A constant burble of calls murmured from his Airwave handset – B Division going about its daily business.
‘Suspected overdose on Crooked Lane, Peterhead.’
‘Anyone in the vicinity of Asda’s in Fraserburgh? Shoplifter’s been apprehended by store security.’
‘All units, lookout request for one Tony Wishart, IC-one male, eighteen years old, dark hair. Outstanding apprehension warrant for burglary.’
‘Getting complaints of a domestic disturbance in Whitehills, any unit free to attend? Priority one.’
Logan turned the volume down and wriggled in his seat. Settling further into the fabric.
Nice not to be wearing a stabproof vest and equipment belt for a change.
Outside the window, vivid green fields and trees swooshed past. The hissing soundtrack of tyre noise joining the Airwave’s chatter and the throaty growl of the patrol car’s engine. The rattle of the blue plastic crate on the back seat. Their car swept around another bend, and the rustle of the crate’s evidence bags joined the music.
Swanson grimaced at him. ‘Just have to hope we don’t catch the rush hour heading into Dyce. Don’t know if going via Inverurie’s worse or—’
‘We’ll be fine. Labs won’t do anything with your stuff till this afternoon anyway.’ He reclined his seat a couple of notches, tipped his peaked cap forwards so it covered his eyes and nose. ‘And if it’s getting tight, we’ll blues-and-twos it. Don’t think the Powers That Be will complain if it helps put Graham Stirling away.’ He stretched out. Stifled a yawn. Sighed.
‘Sarge?’
‘What?’
‘You don’t snore, do you?’
‘About to find out.’
The round of applause started as soon as Logan walked into the CID office. Beige walls, grubby ceiling tiles, grubbier carpet tiles, whiteboards covered in notes and lines. It was smaller than the old one, but then so was the team – whittled down by all the other specialist units that had sprung up with the change from Grampian Police to Police Scotland. But the half-dozen officers who were there gave him a standing ovation, a mug of milky tea, and a bacon buttie.

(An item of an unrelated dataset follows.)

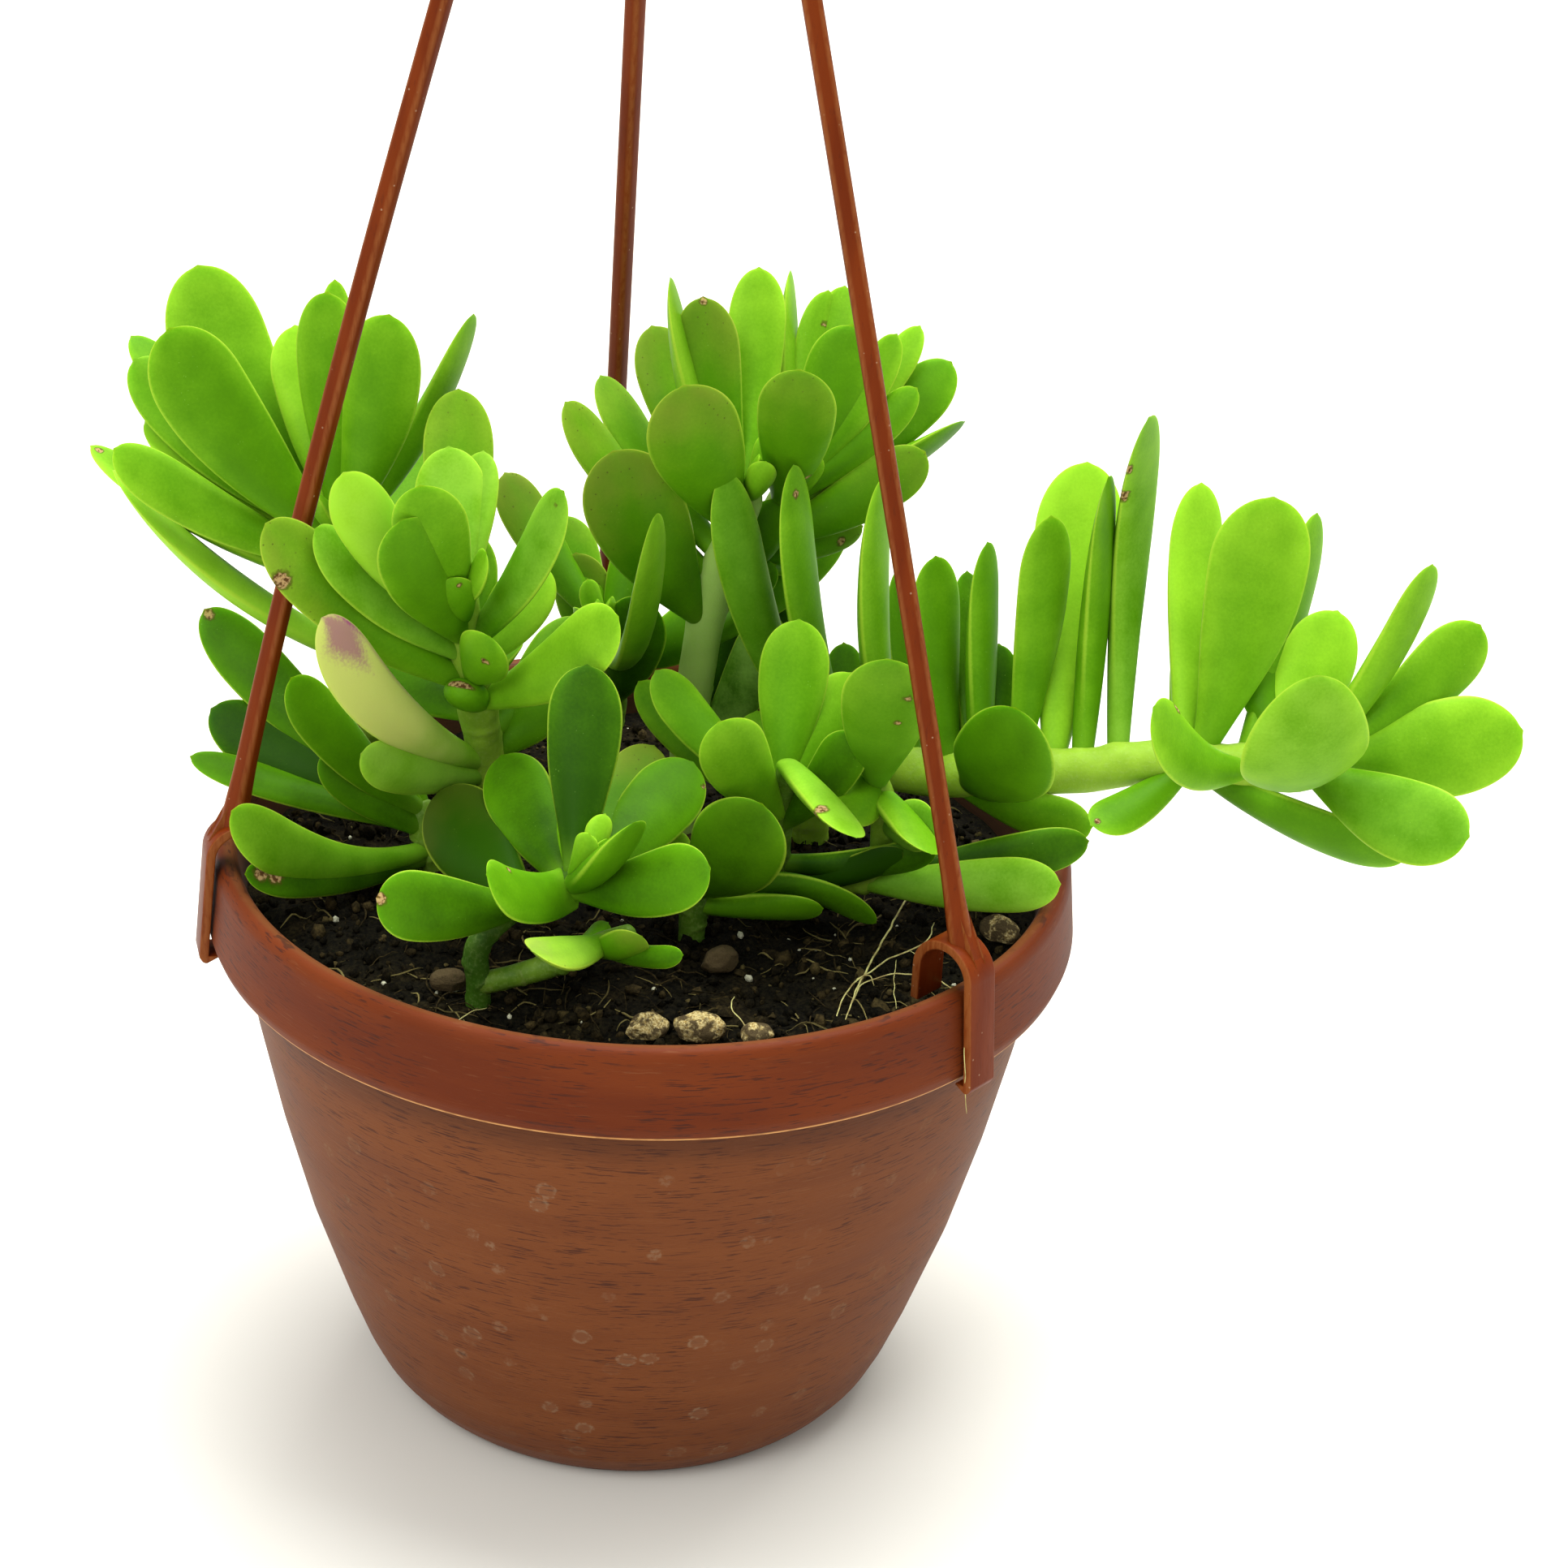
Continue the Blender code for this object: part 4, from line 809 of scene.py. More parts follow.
def stub_skin(foot, tip, width, high):
    """What is left of a shoot that was cut off: an oval peg that swells a little and ends in a dome, with a
    corky slit near the top of the dome. Returns the skin and what its points carry."""
    length = np.linalg.norm(tip - foot)
    run = (tip - foot) / length
    across = unit(np.cross(run, (0, 0, 1)))
    up = np.cross(across, run)
    s = 1 - (1 - np.linspace(0, 1, STUB_ROWS + 1)[:-1]) ** 2
    dome = (0.75 + 0.25 * np.minimum(s / 0.5, 1)) * np.sqrt(1 - (np.maximum(s - 0.5, 0) / 0.5) ** 2.4)
    aside = width / 2 * dome[:, None] * np.cos(turns_of(LEAF_COLUMNS))
    above = high / 2 * dome[:, None] * np.sin(turns_of(LEAF_COLUMNS))
    rings = (foot + np.outer(s * length, run))[:, None] - across * aside[..., None] + up * above[..., None]
    count = len(s) * LEAF_COLUMNS
    blade = np.stack([np.zeros(count), np.repeat(0.35 + 0.3 * s, LEAF_COLUMNS), np.zeros(count)], axis=-1)
    slit = np.hypot(aside / 2.3, (above - 0.9 + 0.25 * aside ** 2 / width) / 0.65).ravel()
    slit = np.where(np.repeat(s, LEAF_COLUMNS) > 0.6, slit, NO_MARK)
    blade = np.concatenate([blade, blade[[0, -1]]])
    return skin(rings, foot, tip), blade, np.concatenate([slit, [NO_MARK, 1.6]])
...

Biohazard slapped him on the back and popped the cap on a bottle of tomato sauce. Squirted it into the buttie. ‘Got to keep your strength up for today.’
‘Ta. When are you giving evidence?’
‘Tomorrow morning.’ He stuck the tomato sauce back on his desk. ‘Course, by then it’ll all be over.’
The others drifted back to their desks and their phones while Biohazard led him over to a file-box by the printer, with ‘NOTEBOOKS’ written on it in heavy black marker letters. ‘Took the liberty.’
Logan had a bite of buttie. It was lukewarm, but it tasted of smoky victory as he rummaged through the box for the notebooks he’d had when they’d been after Graham Stirling. Popped them onto the printer. ‘What about Rennie?’